Background:  Hyperlipidemia is a common complication in HIV-infected persons on ART, but few HMG Co-A reductase inhibitors are used in this population because of the potential for drug interactions. Rosuvastatin (ROS), a potent HMG Co-A reductase inhibitor, is not a substrate for CYP450 3A4. Thus, drug interactions with ROS and HIV protease inhibitors seem unlikely. This study was designed to demonstrate bioequivalence of lopinavir/ritonavir (LPV/r) and ROS when administered alone and in combination. Safety and tolerability data were also collected. 

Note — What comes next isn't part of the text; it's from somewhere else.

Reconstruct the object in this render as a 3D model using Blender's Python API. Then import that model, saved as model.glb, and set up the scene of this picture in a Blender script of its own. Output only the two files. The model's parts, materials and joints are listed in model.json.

Methods:  This was an open label, single-arm, 3-phase, pharmacokinetic study in HIV seronegative healthy volunteers. Subjects took ROS 20 mg once daily for 7 days, followed by LPV/r tablets 400/100 mg alone twice daily for 10 days, and then ROS+LPV/r for 7 days. Intensive pharmacokinetic sampling was performed on days 7, 17, and 24 following a standardized meal. The study was >80% powered for ROS AUC and C_max bioequivalence with 18 subjects. ROS and LPV/r pharmacokinetic were quantified with validated high-performance liquid chromatography/mass spectroscopy (HPLC/MS) assays and pharmacokinetic parameters obtained with non-compartmental methods (WinNonLin). Geometric mean ratios (GMR) and 90%CI were determined (SAS).   

Results:  Of 20 subjects we enrolled, 15 (60% female) were eligible for statistical analysis of pharmacokinetic data. Mean (±SD) ROS AUC and C_max were 50 ng*hr/mL (±15.3) and 4.7 ng/mL (±1.8), respectively, when given alone vs 115 ng*hr/mL (±65.5) and 25.2 ng/mL (±16.9) when combined with LPV/r. The GMR was 2.1 (90%CI 1.7 to 2.6) for ROS AUC and 4.7 (90%CI 3.4 to 6.4) for ROS C_max with LPV/r vs alone (p <0.0001). ROS elimination half-life was unaffected by LPV/r. There was one grade 4 (>10xULN) asymptomatic creatine phosphokinase elevation with ROS+LPV/r.  There was one grade 1 liver function test elevation (1.1-2.5xULN) with ROS+LPV/r vs none with ROS alone. LDL cholesterol reductions appeared attenuated with ROS+LPV/r (mean baseline LDL = 96 mg/dL; 40% decrease with ROS alone vs 27% decrease with ROS+LPV/r). LPV AUC and C_max were bioequivalent with ROS. 

Conclusions:  ROS AUC and C_max were unexpectedly increased 2.1- and 4.7-fold in the presence of LPV/r. Studies are needed to elucidate the mechanism for this interaction. An investigation of dose separation of LPV/r and ROS that would mitigate the interaction should also be pursued. Lowering the dose of ROS with LPV/r may affect the cholesterol-lowering efficacy. ROS+LPV/r should be used with caution until the safety, efficacy, and appropriate dosing of this combination have been demonstrated in larger populations.